A quick rundown of the early events of World War II.

March 12, 1938—Hitler peacefully annexes Austria.

March 15, 1939—Hitler somewhat more forcefully annexes much of Czechoslovakia

September 1, 1939—Hitler invades Poland

September 3, 1939—France and the United Kingdom declare war on Germany

June 22, 1940—France surrenders to Germany

December 7, 1941—Japan attacks the United States

December 8, 1941—The United States declares war on Japan

December 11, 1941—Germany and Italy declare war on the United States. Later that day, the U.S. responds in kind.

Since the U.S. never declared war without first being directly attacked, or declared war upon, it is hard to make the case that it violated the treaty. On the other hand, a case could be made that the French did.

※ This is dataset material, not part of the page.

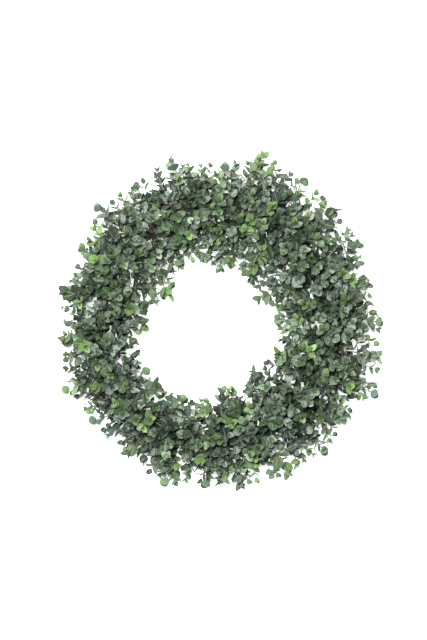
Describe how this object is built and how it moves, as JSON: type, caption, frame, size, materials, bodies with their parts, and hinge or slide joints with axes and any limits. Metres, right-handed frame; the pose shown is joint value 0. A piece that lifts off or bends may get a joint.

It is perhaps forgivable that Ambassador Araud does not know American history. It’s more embarrassing that he doesn’t know his own.

In conclusion, Araud’s claim is one that can be best made in retrospect. He is, in some ways, technically correct. The U.S. could have done more to prevent Hitler’s militarism, even though it was mired in the Great Depression and intellectually beset by isolationism. Though in all fairness, the same claim could be made for Sweden, or Switzerland, or Mexico, or just about any country in the world. The U.S. was not special in its lack of opposition to Hitler—that was a collective failure.

Unfortunately, Araud’s claim doesn’t stand up to scrutiny, even if understood as some sort of moral, instead of political or military, appeal. Hitler invaded and annexed parts of Czechoslovakia before he invaded Poland. Just as surely as America had no specific alliance with France before the war, Czechoslovakia had no alliance with France, yet the Czechs could, in theory, complain that France didn’t do enough to stop Hitler when the invasion occurred.

Would Ambassador Araud be willing to own up to that failure?